In Amy Pascal's emails, the details of which were revealed by The Wall Street Journal, she discussed new plans for Sony's Spidey. One email reportedly referenced a Marvel-produced trilogy, and another let loose that the comics giant wanted Spider-Man in its third Captain America movie. One of the Journal's sources said that Marvel eventually pulled out and that Sony is now going forward with its own plan. A part of said plan is an animated comedy for the superhero; it would be produced by 22 Jump Street's Chris Miller and Phil Lord. The Daily Beast added there also might be a female Spidey movie and Avengers-like Spider-Man superhero extravaganza project in the works.
The Steve Jobs Meltdown
Information about Aaron Sorkin's Steve Jobs film was released early December in the form of some acerbic emails. Gawker posted a string of correspondences, between Sony Pictures co-chairman Amy Pascal and producer Scott Rudin, that purportedly details how Sony lost control of the project. The exchanges the site posted reveal almost a year's worth of incensed Hollywood hardball (including some Angelina Jolie–bashing and Michael Fassbender–penis–appreciating). Even David Fincher got in on the fun with an Adam Driver slam. Ars Technica got its hands on another portion of the exchanges that had Sorkin lobbying for Tom Cruise to try on the lead role.
For the first few weeks, it was unknown what the hackers wanted from Sony.
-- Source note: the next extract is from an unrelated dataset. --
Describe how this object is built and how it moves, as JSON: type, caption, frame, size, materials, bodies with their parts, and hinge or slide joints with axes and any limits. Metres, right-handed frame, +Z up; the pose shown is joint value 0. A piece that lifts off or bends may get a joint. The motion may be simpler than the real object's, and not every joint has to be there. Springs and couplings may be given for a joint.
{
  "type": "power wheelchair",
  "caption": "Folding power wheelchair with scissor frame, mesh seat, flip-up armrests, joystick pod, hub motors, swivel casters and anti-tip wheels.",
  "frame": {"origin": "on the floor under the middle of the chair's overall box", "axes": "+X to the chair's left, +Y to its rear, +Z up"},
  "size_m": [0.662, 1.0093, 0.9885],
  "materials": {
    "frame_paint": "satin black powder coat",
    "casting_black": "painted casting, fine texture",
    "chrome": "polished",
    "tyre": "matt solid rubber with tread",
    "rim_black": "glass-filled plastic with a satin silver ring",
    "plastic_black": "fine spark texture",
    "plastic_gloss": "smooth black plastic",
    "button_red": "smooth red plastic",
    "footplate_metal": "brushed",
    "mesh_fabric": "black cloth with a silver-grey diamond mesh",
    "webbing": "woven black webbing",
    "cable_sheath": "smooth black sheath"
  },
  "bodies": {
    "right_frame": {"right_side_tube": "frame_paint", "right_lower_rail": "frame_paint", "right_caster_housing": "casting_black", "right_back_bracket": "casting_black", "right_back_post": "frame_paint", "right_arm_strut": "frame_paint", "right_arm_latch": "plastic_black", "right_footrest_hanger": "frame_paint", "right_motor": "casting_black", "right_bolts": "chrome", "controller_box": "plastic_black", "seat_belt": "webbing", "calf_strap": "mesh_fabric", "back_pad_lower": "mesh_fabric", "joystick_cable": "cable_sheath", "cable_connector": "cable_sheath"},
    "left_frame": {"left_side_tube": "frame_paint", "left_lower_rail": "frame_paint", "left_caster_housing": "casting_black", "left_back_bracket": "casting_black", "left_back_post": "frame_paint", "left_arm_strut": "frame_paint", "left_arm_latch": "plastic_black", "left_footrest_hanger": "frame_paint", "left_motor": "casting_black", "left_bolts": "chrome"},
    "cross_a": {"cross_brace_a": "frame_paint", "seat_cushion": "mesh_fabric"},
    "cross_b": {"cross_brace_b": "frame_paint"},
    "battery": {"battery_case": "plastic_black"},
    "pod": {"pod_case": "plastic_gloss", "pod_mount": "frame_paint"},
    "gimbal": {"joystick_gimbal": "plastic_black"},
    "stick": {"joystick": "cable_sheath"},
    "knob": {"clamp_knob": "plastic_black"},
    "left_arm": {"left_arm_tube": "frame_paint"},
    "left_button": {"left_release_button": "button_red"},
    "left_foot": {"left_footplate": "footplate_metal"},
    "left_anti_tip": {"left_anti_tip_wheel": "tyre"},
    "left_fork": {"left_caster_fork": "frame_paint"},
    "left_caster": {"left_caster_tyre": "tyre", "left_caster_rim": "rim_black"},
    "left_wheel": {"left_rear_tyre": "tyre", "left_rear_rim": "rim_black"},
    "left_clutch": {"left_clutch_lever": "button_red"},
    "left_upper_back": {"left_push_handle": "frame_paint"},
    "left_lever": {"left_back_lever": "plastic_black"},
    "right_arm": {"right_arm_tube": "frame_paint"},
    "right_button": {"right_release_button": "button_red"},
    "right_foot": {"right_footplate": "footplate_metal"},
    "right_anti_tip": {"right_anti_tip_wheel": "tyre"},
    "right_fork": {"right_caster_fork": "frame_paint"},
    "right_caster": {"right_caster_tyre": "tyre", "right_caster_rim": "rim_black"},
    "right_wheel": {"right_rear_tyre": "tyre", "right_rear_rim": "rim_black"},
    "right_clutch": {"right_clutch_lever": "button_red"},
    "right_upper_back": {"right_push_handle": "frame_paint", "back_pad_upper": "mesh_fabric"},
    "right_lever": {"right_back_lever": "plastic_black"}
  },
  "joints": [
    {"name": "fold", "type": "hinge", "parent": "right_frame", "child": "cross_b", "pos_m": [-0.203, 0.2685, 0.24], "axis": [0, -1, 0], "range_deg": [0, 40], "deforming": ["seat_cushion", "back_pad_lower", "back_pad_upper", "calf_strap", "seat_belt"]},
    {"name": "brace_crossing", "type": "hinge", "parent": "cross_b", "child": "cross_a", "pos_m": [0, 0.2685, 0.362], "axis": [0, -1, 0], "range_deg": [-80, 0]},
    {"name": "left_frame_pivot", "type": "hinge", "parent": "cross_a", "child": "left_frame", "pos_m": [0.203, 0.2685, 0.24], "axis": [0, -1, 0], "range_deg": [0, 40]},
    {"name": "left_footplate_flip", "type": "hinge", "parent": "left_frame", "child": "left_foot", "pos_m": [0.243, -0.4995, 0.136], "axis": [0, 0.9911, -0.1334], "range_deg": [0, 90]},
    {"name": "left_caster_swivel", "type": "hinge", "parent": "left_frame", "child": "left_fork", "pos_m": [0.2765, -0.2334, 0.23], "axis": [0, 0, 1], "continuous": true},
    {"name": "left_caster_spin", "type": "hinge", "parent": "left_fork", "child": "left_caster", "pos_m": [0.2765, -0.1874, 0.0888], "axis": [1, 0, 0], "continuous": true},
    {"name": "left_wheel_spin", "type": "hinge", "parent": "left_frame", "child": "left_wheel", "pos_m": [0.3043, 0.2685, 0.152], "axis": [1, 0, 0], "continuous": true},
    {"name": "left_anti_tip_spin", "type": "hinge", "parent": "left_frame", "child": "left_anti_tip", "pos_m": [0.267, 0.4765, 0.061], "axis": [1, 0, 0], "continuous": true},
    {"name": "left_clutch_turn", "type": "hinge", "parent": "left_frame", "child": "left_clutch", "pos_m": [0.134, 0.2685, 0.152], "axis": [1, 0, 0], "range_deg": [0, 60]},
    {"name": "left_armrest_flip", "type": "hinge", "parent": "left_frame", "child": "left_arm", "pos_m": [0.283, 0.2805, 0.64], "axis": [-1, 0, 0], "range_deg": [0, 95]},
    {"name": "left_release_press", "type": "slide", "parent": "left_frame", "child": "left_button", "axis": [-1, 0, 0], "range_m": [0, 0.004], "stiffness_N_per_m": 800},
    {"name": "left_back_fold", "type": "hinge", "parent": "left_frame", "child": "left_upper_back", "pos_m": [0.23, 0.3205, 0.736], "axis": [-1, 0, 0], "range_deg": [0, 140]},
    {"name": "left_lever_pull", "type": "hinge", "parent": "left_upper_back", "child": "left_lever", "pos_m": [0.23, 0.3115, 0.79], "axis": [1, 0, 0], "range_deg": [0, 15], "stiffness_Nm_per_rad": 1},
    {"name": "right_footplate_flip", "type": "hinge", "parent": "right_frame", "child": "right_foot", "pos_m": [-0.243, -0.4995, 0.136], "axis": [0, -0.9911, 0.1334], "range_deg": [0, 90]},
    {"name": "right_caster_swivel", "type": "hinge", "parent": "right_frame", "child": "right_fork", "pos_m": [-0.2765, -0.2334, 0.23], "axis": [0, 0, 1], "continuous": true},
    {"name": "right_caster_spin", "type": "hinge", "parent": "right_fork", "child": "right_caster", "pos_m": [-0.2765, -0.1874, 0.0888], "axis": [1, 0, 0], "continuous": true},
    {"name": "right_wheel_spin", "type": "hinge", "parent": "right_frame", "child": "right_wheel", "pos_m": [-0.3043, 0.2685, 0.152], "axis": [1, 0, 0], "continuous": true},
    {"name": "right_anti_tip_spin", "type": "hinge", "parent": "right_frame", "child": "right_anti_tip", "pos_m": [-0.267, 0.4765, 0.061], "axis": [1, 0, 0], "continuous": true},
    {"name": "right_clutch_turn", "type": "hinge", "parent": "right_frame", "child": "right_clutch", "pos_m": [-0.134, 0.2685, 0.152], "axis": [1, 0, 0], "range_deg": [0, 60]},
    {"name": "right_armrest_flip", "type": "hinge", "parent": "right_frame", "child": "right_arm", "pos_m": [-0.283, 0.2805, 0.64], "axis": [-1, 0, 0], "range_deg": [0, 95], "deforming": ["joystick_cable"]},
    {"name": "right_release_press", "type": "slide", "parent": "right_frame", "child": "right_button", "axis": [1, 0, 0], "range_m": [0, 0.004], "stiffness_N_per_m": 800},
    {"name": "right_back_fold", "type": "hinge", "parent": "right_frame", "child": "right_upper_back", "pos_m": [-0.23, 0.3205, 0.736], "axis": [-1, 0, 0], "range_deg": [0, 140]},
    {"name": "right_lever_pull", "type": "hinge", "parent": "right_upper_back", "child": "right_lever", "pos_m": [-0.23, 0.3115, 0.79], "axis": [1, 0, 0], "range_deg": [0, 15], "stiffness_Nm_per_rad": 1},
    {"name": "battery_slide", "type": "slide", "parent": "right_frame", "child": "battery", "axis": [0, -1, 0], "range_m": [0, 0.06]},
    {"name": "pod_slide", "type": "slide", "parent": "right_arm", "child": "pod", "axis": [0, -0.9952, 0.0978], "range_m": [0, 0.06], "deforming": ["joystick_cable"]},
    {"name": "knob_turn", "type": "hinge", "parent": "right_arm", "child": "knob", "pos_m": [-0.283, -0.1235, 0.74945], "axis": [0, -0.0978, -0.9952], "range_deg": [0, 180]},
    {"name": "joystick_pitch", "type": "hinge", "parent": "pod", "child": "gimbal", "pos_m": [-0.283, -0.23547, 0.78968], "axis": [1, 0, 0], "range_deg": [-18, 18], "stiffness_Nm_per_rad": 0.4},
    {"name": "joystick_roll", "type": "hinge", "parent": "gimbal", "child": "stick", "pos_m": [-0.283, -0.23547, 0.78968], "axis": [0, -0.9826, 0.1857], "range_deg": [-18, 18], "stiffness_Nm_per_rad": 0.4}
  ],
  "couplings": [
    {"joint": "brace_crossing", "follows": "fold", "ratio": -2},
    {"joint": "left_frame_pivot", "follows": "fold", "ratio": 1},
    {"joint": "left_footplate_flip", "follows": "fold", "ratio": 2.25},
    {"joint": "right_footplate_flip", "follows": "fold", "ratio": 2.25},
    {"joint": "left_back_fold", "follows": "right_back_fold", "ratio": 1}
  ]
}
Mashable, however, tracked down an extortion email sent to top studio execs three days before the attack. It read:
We've got great damage by Sony Pictures.
The compensation for it, monetary compensation we want.
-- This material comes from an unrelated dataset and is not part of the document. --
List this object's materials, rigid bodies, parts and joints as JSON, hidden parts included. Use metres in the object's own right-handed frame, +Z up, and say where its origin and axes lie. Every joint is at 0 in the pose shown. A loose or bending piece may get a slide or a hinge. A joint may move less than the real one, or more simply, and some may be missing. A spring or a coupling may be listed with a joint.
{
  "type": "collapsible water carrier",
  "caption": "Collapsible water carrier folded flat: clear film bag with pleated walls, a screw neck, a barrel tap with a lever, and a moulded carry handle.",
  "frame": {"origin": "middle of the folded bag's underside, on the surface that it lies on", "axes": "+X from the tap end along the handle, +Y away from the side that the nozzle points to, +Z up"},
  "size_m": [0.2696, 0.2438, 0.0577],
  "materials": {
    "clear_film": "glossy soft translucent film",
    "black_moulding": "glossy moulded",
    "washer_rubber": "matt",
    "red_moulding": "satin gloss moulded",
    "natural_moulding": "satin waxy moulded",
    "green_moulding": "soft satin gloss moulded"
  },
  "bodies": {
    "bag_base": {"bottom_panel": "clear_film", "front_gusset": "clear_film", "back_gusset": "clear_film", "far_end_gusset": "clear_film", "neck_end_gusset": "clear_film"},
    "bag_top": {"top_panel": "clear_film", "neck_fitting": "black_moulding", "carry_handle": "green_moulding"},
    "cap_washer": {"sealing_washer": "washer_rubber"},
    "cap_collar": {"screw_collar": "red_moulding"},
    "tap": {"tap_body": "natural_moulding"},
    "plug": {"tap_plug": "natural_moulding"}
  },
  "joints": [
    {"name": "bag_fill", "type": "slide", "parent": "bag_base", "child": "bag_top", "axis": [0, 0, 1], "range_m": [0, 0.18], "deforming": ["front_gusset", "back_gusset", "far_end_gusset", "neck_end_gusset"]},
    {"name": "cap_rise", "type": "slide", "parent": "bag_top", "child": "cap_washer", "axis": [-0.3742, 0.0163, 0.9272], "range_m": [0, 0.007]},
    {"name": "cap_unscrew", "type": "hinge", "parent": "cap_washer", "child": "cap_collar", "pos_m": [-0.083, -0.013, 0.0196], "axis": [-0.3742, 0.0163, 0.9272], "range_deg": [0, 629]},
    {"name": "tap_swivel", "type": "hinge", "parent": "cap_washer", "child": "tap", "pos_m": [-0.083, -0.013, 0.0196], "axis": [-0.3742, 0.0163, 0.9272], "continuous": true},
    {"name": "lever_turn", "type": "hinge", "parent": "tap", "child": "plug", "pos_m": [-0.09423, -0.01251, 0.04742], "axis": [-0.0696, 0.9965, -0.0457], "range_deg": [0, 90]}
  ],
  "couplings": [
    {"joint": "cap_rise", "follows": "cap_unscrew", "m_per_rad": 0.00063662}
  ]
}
Pay the damage, or Sony Pictures will be bombarded as a whole.
You know us very well.
We never wait long.
You'd better behave wisely.
As Mashable pointed out, it has not been possible to confirm that the letter from God'sApstls was wholly related to the ensuing Guardians of Peace hack. This tweet/email made things a little more confusing.
Fusion was able to track down a folder labeled "publicity bibles," which included cast and crew contact directories for recently released Sony films. The files blew the cover on the secret aliases some of the studio's movie stars use to do normal-people things. Fusion shared the alter egos of Tom Hanks ("Harry Lauder," "Johnny Madrid"), Jessica Alba ("Cash Money"), and Natalie Portman ("Lauren Brown"), among others.
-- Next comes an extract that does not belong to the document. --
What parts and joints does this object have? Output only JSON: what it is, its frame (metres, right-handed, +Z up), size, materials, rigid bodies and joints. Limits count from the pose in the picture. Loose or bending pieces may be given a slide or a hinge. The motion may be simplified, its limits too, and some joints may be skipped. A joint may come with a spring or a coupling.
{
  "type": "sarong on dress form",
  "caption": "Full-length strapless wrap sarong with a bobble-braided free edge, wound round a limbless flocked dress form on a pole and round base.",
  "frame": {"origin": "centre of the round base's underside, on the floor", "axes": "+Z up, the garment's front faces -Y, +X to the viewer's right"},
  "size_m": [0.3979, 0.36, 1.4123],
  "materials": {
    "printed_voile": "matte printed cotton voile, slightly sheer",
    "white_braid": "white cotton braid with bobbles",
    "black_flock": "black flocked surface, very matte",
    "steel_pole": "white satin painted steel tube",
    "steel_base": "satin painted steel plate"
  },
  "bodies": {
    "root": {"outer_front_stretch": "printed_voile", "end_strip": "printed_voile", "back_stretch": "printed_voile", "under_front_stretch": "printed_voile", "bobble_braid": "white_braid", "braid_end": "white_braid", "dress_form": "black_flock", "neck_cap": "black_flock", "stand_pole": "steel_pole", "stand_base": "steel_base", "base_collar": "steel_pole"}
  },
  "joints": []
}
Among the thousands of documents floating around, THR found top-secret letters that note details about production spending and ultimate profitability on some of last year's films. A slew of projects, including This Is the End ($50 million), Grown Ups 2 ($48 million), Captain Phillips ($39 million), and American Hustle ($27 million), will end up in profit, among others.
Don't Forget About TV
Reporters at Mashable reviewed a number of documents — some having to do with Sony's television arm. They found that Sony's three-year Seinfeld syndication deal for local affiliate stations will earn the company at least $18.5 million. Pilot scripts for the 2014 TV season were also leaked — one of the juiciest was for Vince Gilligan's Battle Creek. Deadline added that Sony's TV arm has been peeved at its film counterpart for some time because a string of unilateral feature decisions has continually affected the entire company. The move to greenlight and push The Interview was the latest dust-up.
A Problem With Adam Sandler Movies
Gawker sorted through a text file called "Sony_2012_Comments" and learned that people at the studio don't like that they make so many Adam Sandler movies. (Since 2008, Sony has released six.) "There is a general 'blah-ness' to the films we produce," complained one employee. "Althought [sic] we manage to produce an innovative film once in awhile, Social Network, Moneyball, The Girl with the Dragon Tattoo, we continue to be saddled with the mundane, formulaic Adam Sandler films." The Daily Beast uncovered more emails that reveal some of the reasons why the actor might have ultimately shifted from Sony to Netflix — among them: a $200 million Candyland pitch and financial drama on the set of Hotel Transylvania 2.
James Franco and Seth Rogen's Payday
Adding to a breach that exposed salaries at Deloitte Touche and a top Sony exec's credit card number, the hackers released The Interview's budget. According to the documents, it took roughly $44 million to make the movie, with Seth Rogen receiving $8.4 million-plus and James Franco $6.5 million. The documents also catalogued the compensation rates and social security numbers for other celebrities tied to the studio, including Sylvester Stallone and Judd Apatow.
The $1 Million Club
Fusion sifted through the compromised internal documents and discovered an eye-opening annual rate chasm: Of the studio's 17 seven-figure U.S. earners, nearly all are white and only one of them is a woman. The data dump also included the compensation plans and personal information of more than 6,000 other Sony employees (later including Princess Beatrice of York, who earns $30,300 as an intermediate coordinating producer), as well as cheesy scripts for HR's in-house recruiting videos. Sony confirmed the veracity of the compromised assets soon after.
Trying to find some optimism amid the piracy muck, Sony told Deadline a few days after the first leaks that its computer systems were copacetic and that it was working out a deal to create a narrative feature of Tiller Russell's The Seven Five, essentially the corrupt-cop version of Goodfellas. The site also reported that Sony's social accounts — for the company and its compromised movies — surged with new subscribers. The official Sony page grabbed 1.6 million likes on Thanksgiving Day.
Watermarked Screeners and Forthcoming Films
Soon after Sony's systems went down, awards-season screeners of Fury, Annie, Still Alice, and Mr. Turner, as well as a cut of the 2015 film To Write Love on Her Arms, were disseminated on illegal file-sharing sites. The films immediately became early Christmas presents for piracy-site frequenters. According to Variety, Fury was downloaded more than 1 million times one day after the leaks.
This post has been updated throughout.